Sometimes to be heard, a message needs to come in a way that is out of context, in a forum that is unexpected. In that sense, what she did was ideal. It got all kinds of people talking, and paying attention.

Is there a way that we could start looking for bottom-line similarities, instead of seeking to show just how much another must not understand us by the fact that the measurements do not equate?

It is a dual-edged sword. Labelling can just as easily unite and divide us.

Think about the Olympics.

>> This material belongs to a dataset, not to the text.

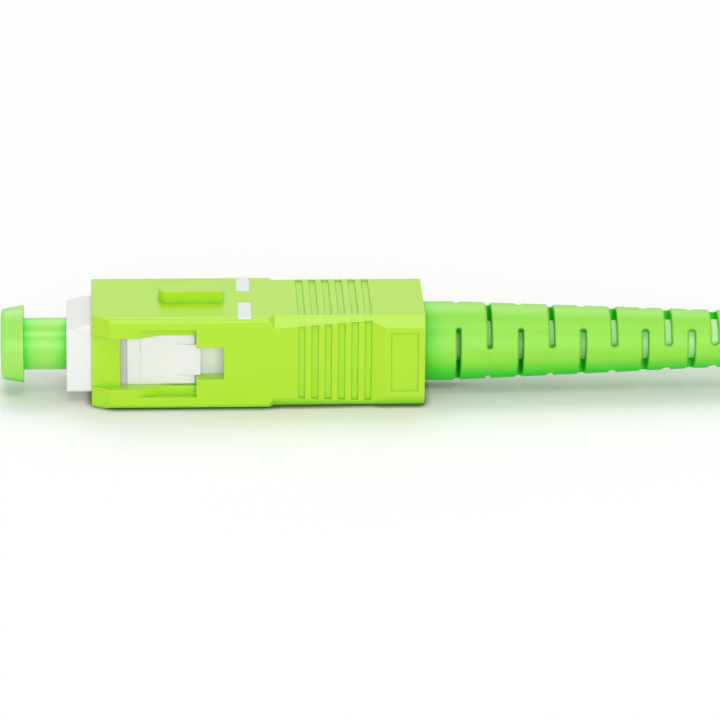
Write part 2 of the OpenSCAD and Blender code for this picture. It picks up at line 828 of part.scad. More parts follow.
// Sleeve crimped to a hexagon over the yarn and the post
module crimp_sleeve() {
    hexagon_x = crimp_x + crimp_round_l - crimp_lap;
    hexagon_end_x = crimp_end_x - crimp_round_l + crimp_lap;
    color(steel) difference() {
        union() {
            ring(crimp_x, crimp_x + crimp_round_l, crimp_d, crimp_bore_d);
            translate([hexagon_x, 0, 0]) rotate([0, 90, 0])
                cylinder(h = hexagon_end_x - hexagon_x, d = crimp_d, $fn = 6);
            ring(crimp_end_x - crimp_round_l, crimp_end_x, crimp_d, crimp_bore_d);
        }
        ring(crimp_x - over, crimp_end_x + over, crimp_bore_d, 0);
    }
}

// Small ring crimped on the jacket's end
module jacket_ring() {
    color(steel) ring(ring_x, ring_x + ring_l, ring_d, cable_d);
}

module cable_jacket() {
    color(white) ring(jacket_x, jacket_end_x, cable_d, jacket_bore_d);
}

// ---- boot ----

function boot_r(x) =
    x < taper_x ? boot_d / 2
    : boot_d / 2 - (boot_d - boot_tail_d) / 2 * (x - taper_x) / (boot_end_x - taper_x);

function station_x(i) =
    slot_x + slot_pitch * min(i, wide_count - 1) + close_pitch * max(i - wide_count + 1, 0);

// Section of a slot as [along, radius]: a straight cut with softened lips; side 0 gives its half
function slot_section(i, w, side) =
    let (
        r0 = cable_d / 2 - slot_lip,
        r1 = boot_r(station_x(i)),
        half = [[w, r0], [w, r1 - slot_lip], [w + 2 * slot_lip, r1 + slot_lip]]
    )
        concat(
            half,
            side == 0 ? [[0, r1 + slot_lip], [0, r0]]
            : [for (k = [2 : -1 : 0]) [-half[k][0], half[k][1]]]
        );

// One slot round the boot's wall with slightly swollen round ends, centred on the angle a
module wall_slot(i, a) {
    w = (slot_w + slot_growth * i) / 2;
    end_w = w + slot_swell;
    reach = slot_span / 2 - end_w / boot_r(station_x(i)) * 180 / PI;
    translate([station_x(i), 0, 0]) rotate([a, 0, 0]) {
        rotate([0, 90, 0]) rotate([0, 0, 180 - reach])
            rotate_extrude(angle = 2 * reach)
                polygon([for (p = slot_section(i, w, 1)) [p[1], p[0]]]);
        for (e = [-1, 1])
            rotate([e * reach, 0, 0]) rotate_extrude() polygon(slot_section(i, end_w, 0));
    }
}

module boot() {
    head_r = crimp_d / 2 + boot_gap;
    ring_r = ring_d / 2 + boot_gap;
    hole_r = cable_d / 2 + boot_gap;
    tail_r = boot_tail_d / 2;
    sleeve_x = crimp_end_x + boot_room;
    ring_end_x = ring_x + ring_l + soft_edge;
    color(leaf) difference() {
        turned([
            [boot_x, head_r], [boot_x, boot_d / 2 - soft_edge], [boot_x + soft_edge, boot_d / 2],
            [taper_x, boot_d / 2], [boot_end_x - edge, tail_r], [boot_end_x, tail_r - edge],
            [boot_end_x, hole_r], [ring_end_x, hole_r], [ring_end_x - soft_edge, ring_r],
            [sleeve_x + boot_step_l, ring_r], [sleeve_x, head_r]
        ]);
        for (i = [0 : slot_count - 1], half_turn = [0, 180])
            wall_slot(i, slot_side_a + boot_turn - 90 * (i % 2) + half_turn);
    }
}

// ---- dust cap ----

// Cap with a rim to pull at, a neck round the ferrule, and its inner end in the frame's bore
module dust_cap() {
    rim_x = -neck_l - rim_l;
    rim_r = rim_end_d / 2;
    neck_r = neck_d / 2;
    bore_r = ferrule_d / 2 + seat_gap;
    bore_x = tip_x - tip_room;
    color(cap_green) turned([
        [rim_x, 0], [rim_x, rim_r - soft_edge], [rim_x + 0.3 * soft_edge, rim_r - 0.3 * soft_edge],
        [rim_x + soft_edge, rim_r], [-neck_l, rim_d / 2], [-neck_l, neck_r],
        [neck_in - edge, neck_r], [neck_in, neck_r - edge], [neck_in, bore_r + edge],
        [neck_in - edge, bore_r], [bore_x, bore_r], [bore_x, 0]
    ]);
}

// ---- cable on the surface ----

// Point of the cable's axis on its route
function route_point(i) =
    [jacket_end_x + ROUTE[i][0], -(coil_w - cable_d) * ROUTE[i][2], -drop * ROUTE[i][1]];

// Cable swept along its route, with flat ends
module cable_run() {
    last = len(ROUTE) - 1;
    r = cable_d / 2;
    points = [
        for (i = [0 : last])
            let (
                d = route_point(min(i + 1, last)) - route_point(max(i - 1, 0)),
                across = [-d[1], d[0], 0] / norm([d[0], d[1]]),
                up = cross(d, across) / norm(d)
            )
                for (k = [0 : route_sides - 1])
                    let (b = 360 * (k + 0.5) / route_sides)
                        route_point(i) + r * (cos(b) * up + sin(b) * across)
    ];
    color(white) polyhedron(points, tube_faces(last, route_sides));
}

// From the start of the straight runs, in the middle between them, at the lowest turns' underside
module at_coil() {
    translate([jacket_end_x + coil_at, coil_r, floor_z + coil_lift]) children();
}

// Outline of the hank's turns grown by t, with or without the last turn on their inner column
function coil_outline(t, last_turn) =
    let (
        r = cable_d / 2 + t,
        k = r * tan(22.5),
        low = cable_d / 2,
        high = coil_h - low,
        top = last_turn ? high + cable_d : high,
        outer = coil_r + coil_w - cable_d
    ) [
        [coil_r - r, low - k], [coil_r - k, low - r], [outer + k, low - r], [outer + r, low - k],
        [outer + r, high + k], [last_turn ? coil_r + k : outer + k, top + r], [coil_r - k, top + r],
        [coil_r - r, top + k]
    ];

// Straight run of the hank from x0 to x1, on the +Y side or the -Y side
module coil_straight(x0, x1, side, last_turn) {
    translate([x0, 0, 0]) rotate([90, 0, 90])
        linear_extrude(x1 - x0) scale([side, 1]) polygon(coil_outline(0, last_turn));
}

// Hank of the cable's unused length, folded in line with the connector
module cable_coil() {
    color(white) at_coil() {
        for (end = [0, 1])
            translate([end * coil_run, 0, 0]) rotate([0, 0, 90 + 180 * end])
                rotate_extrude(angle = 180) polygon(coil_outline(0, true));
        coil_straight(0, coil_run, 1, true);
        coil_straight(0, last_turn_end, -1, true);
        coil_straight(last_turn_end, last_turn_start, -1, false);
        coil_straight(last_turn_start, coil_run, -1, true);
    }
}

// Strap round one straight run of the hank
module coil_tie(side) {
    color(grey) at_coil() translate([tie_at - tie_w / 2, 0, 0]) rotate([90, 0, 90])
        linear_extrude(tie_w) scale([side, 1]) difference() {
            polygon(coil_outline(seat_gap + tie_t, side > 0));
            polygon(coil_outline(seat_gap, side > 0));
        }
}

module coil_tie_left() { coil_tie(1); }
module coil_tie_right() { coil_tie(-1); }

outer_housing();
position_mark_near();
position_mark_far();
plug_frame();
dust_cap();
ferrule();
ferrule_flange();
guide_tube();
optical_fibre();
tight_buffer();
coil_spring();
stop_ring();
crimp_sleeve();
aramid_yarn();
jacket_ring();
cable_jacket();
boot();
cable_run();
cable_coil();
coil_tie_left();
coil_tie_right();
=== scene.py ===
"""A keyed push-pull fibre connector with its dust cap and a tied hank of cable, lying on a white table."""
import math

import bmesh
import bpy
from mathutils import Matrix, Vector


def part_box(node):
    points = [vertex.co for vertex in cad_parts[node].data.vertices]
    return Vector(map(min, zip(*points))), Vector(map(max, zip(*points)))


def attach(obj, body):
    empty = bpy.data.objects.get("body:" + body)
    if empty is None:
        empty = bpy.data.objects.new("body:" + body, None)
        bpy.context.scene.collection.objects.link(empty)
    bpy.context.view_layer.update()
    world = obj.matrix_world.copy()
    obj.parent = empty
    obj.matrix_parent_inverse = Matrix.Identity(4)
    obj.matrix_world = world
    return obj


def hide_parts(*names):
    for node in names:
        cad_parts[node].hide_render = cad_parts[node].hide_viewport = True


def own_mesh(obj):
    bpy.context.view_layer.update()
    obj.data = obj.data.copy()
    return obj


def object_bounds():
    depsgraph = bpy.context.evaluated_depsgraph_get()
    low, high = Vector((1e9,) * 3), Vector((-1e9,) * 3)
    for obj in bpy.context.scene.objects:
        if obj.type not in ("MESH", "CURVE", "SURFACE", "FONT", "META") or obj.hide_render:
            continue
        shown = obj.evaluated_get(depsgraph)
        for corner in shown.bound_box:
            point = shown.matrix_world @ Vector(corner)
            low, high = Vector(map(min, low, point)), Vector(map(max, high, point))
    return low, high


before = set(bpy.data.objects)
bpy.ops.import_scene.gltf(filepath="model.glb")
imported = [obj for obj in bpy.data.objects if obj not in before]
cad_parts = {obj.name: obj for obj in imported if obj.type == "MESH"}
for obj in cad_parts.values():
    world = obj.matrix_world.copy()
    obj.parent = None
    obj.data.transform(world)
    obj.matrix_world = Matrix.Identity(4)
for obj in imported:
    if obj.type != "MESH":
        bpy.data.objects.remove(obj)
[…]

The team labelled "USA" is united, and the team labelled "Spain" is united. However, by the virtue of having two different labels, the people of those teams are divided from one another, even though they are very likely going through similar training, and have similar aspirations and hopes. 

They could root for each other as human beings in the same, or similar, circumstance, but that idea is potentially at odds with the competitive, measuring nature the labels set up - even within a team when there are labels like Gold, Silver, and Bronze.

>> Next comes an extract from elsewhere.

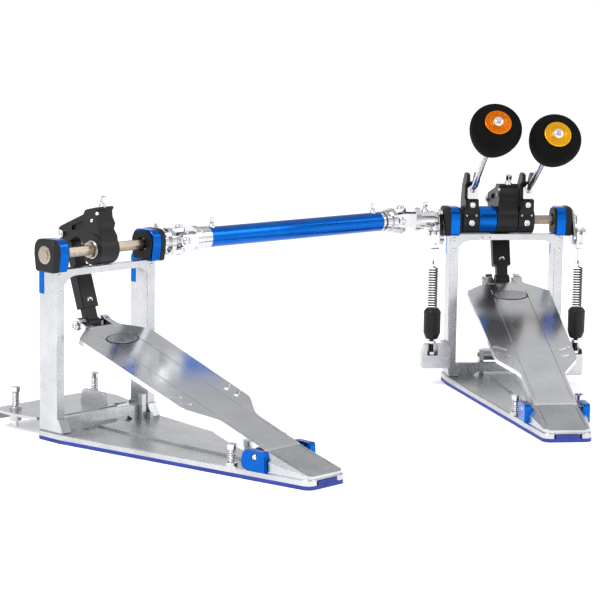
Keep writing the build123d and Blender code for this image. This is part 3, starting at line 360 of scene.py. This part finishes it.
def metal(name, light, dark, rough, stretch=(1, 1, 1), grain=260, bump=0.08):
    """Bare or anodised metal: brushed or cast grain, with drifting colour and roughness."""
    m = Nodes(name)
    m.shader.inputs["Metallic"].default_value = 1.0
    cloud = m.noise(22, 3)
    fine = m.noise(grain, 6, stretch)
    m.join(m.ramp(cloud, dark, light, 0.35, 0.65), m.shader.inputs["Base Color"])
    m.join(m.ramp(fine, rough[0], rough[1], 0.3, 0.7), m.shader.inputs["Roughness"])
    m.join(m.bump(fine, bump, 0.0001, m.rounded(0.0005)), m.shader.inputs["Normal"])
    return m.material


def coated(name, colour, worn, rough, grain=700, bump=0.2, shine=0.3):
    """Paint, powder coat or moulded plastic, with paler worn edges."""
    m = Nodes(name)
    m.shader.inputs["Specular IOR Level"].default_value = shine
    fine = m.noise(grain, 5)
    mask = m.edge_mask(EDGE_WEAR)
    m.join(m.mix(mask, m.ramp(m.noise(40, 3), colour, tuple(c * 1.5 for c in colour[:3]) + (1,)), worn),
           m.shader.inputs["Base Color"])
    m.join(m.ramp(fine, rough[0], rough[1]), m.shader.inputs["Roughness"])
    m.join(m.bump(fine, bump, 0.00015, m.rounded(EDGE_WEAR)), m.shader.inputs["Normal"])
    return m.material


MATERIAL = {
    "alloy": metal("satin_alloy", rgb(0.58, 0.59, 0.61), rgb(0.48, 0.49, 0.51), (0.22, 0.36),
                   grain=420, bump=0.10),
    "polished_board": metal("polished_alloy", rgb(0.74, 0.75, 0.77), rgb(0.66, 0.67, 0.69), (0.13, 0.22),
                            stretch=(14, 1, 1), grain=90, bump=0.015),
    "blue_anodised": metal("blue_anodised", rgb(0.006, 0.13, 0.56), rgb(0.004, 0.10, 0.46), (0.18, 0.30),
                           grain=500, bump=0.05),
    "blue_rubber": coated("blue_rubber", rgb(0.020, 0.035, 0.22), rgb(0.05, 0.08, 0.34), (0.5, 0.65)),
    "black_coat": coated("black_powder_coat", rgb(0.004, 0.004, 0.0045), rgb(0.022, 0.022, 0.023),
                         (0.34, 0.5)),
    "black_plastic": coated("black_plastic", rgb(0.0045, 0.0045, 0.005), rgb(0.018, 0.018, 0.019),
                            (0.45, 0.6), grain=900, bump=0.3),
    "steel": metal("drawn_steel", rgb(0.46, 0.38, 0.31), rgb(0.34, 0.28, 0.23), (0.24, 0.38),
                   grain=300, bump=0.06),
    "chrome": metal("chrome", rgb(0.72, 0.72, 0.74), rgb(0.58, 0.58, 0.60), (0.06, 0.14),
                    grain=200, bump=0.03),
    "head_rubber": coated("felt_rubber", rgb(0.0035, 0.0035, 0.0035), rgb(0.007, 0.007, 0.007), (0.7, 0.9),
                          grain=1500, bump=0.5, shine=0.06),
    "amber_anodised": metal("amber_anodised", rgb(0.83, 0.22, 0.01), rgb(0.66, 0.15, 0.005), (0.2, 0.3)),
    "gold_anodised": metal("gold_anodised", rgb(0.93, 0.48, 0.02), rgb(0.83, 0.38, 0.02), (0.2, 0.32)),
    "spring_steel": metal("black_spring_steel", rgb(0.085, 0.060, 0.048), rgb(0.035, 0.028, 0.025),
                          (0.25, 0.4)),
}


def paint_cad_nodes():
    for name, node in NODES.items():
        material = MATERIAL[SLOT_OF[name]]
        if not node.material_slots:
            node.data.materials.append(material)
        for held in node.material_slots:
            held.material = material


# ---- stage, light and camera ---------------------------------------------------------
def make_stage():
    bm = bmesh.new()
    signs = ((-1, -1), (1, -1), (1, 1), (-1, 1))
    bm.faces.new([bm.verts.new((x * FLOOR_HALF, y * FLOOR_HALF, 0)) for x, y in signs])
    mesh = bpy.data.meshes.new("floor")
    bm.to_mesh(mesh)
    bm.free()
    floor = bpy.data.objects.new("floor", mesh)
    bpy.context.scene.collection.objects.link(floor)
    m = Nodes("pale_floor")
    m.shader.inputs["Base Color"].default_value = rgb(0.93, 0.93, 0.93)
    m.shader.inputs["Roughness"].default_value = 0.7
    m.shader.inputs["Specular IOR Level"].default_value = 0.2
    m.shader.inputs["Emission Color"].default_value = rgb(1, 1, 1)
    m.shader.inputs["Emission Strength"].default_value = 0.30
    mesh.materials.append(m.material)


def area_light(name, place, target, size, power):
    data = bpy.data.lights.new(name, "AREA")
    data.shape = "RECTANGLE"
    data.size, data.size_y = size
    data.energy = power
    light = bpy.data.objects.new(name, data)
    bpy.context.scene.collection.objects.link(light)
    light.matrix_world = frame_at(place, Vector(place) - Vector(target))


def make_light():
    """A studio room: white round the horizon, grey above it and a bright ceiling."""
    world = bpy.data.worlds.new("studio")
    bpy.context.scene.world = world
    world.use_nodes = True
    tree = world.node_tree
    background = tree.nodes["Background"]
    background.inputs["Strength"].default_value = WORLD_STRENGTH
    where = tree.nodes.new("ShaderNodeTexCoord")
    split = tree.nodes.new("ShaderNodeSeparateXYZ")
    ramp = tree.nodes.new("ShaderNodeValToRGB")
    tree.links.new(where.outputs["Generated"], split.inputs["Vector"])
    tree.links.new(split.outputs["Z"], ramp.inputs["Fac"])
    tree.links.new(ramp.outputs["Color"], background.inputs["Color"])
    stops = ramp.color_ramp.elements
    while len(stops) < len(WORLD_GREYS):
        stops.new(0.5)
    for stop, (height, grey) in zip(stops, WORLD_GREYS):
        stop.position = height
        stop.color = rgb(grey, grey, grey)
    area_light("key", (-1.8, -1.4, 2.4), (-0.2, -0.1, 0.1), (1.5, 1.5), 60)
    area_light("fill", (1.8, -1.0, 1.6), (-0.1, -0.1, 0.1), (1.2, 1.6), 20)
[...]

I suspect if we want to get along as a community, we need to go beyond the surface of the labels, and have an experience of relating to another that transcends our pain and disappointments.

It certainly is not likely to be the easiest task. Blaming, and being pissed, and other things, often seem much easier than taking a step back to look more deeply. It certainly is the route of least resistance for many of our emotions.

I am not sure what "the" answer is...but I think if we look for opportunities to be empathic, and look more for what we have in common, we might just be closer than we think - in more ways than one.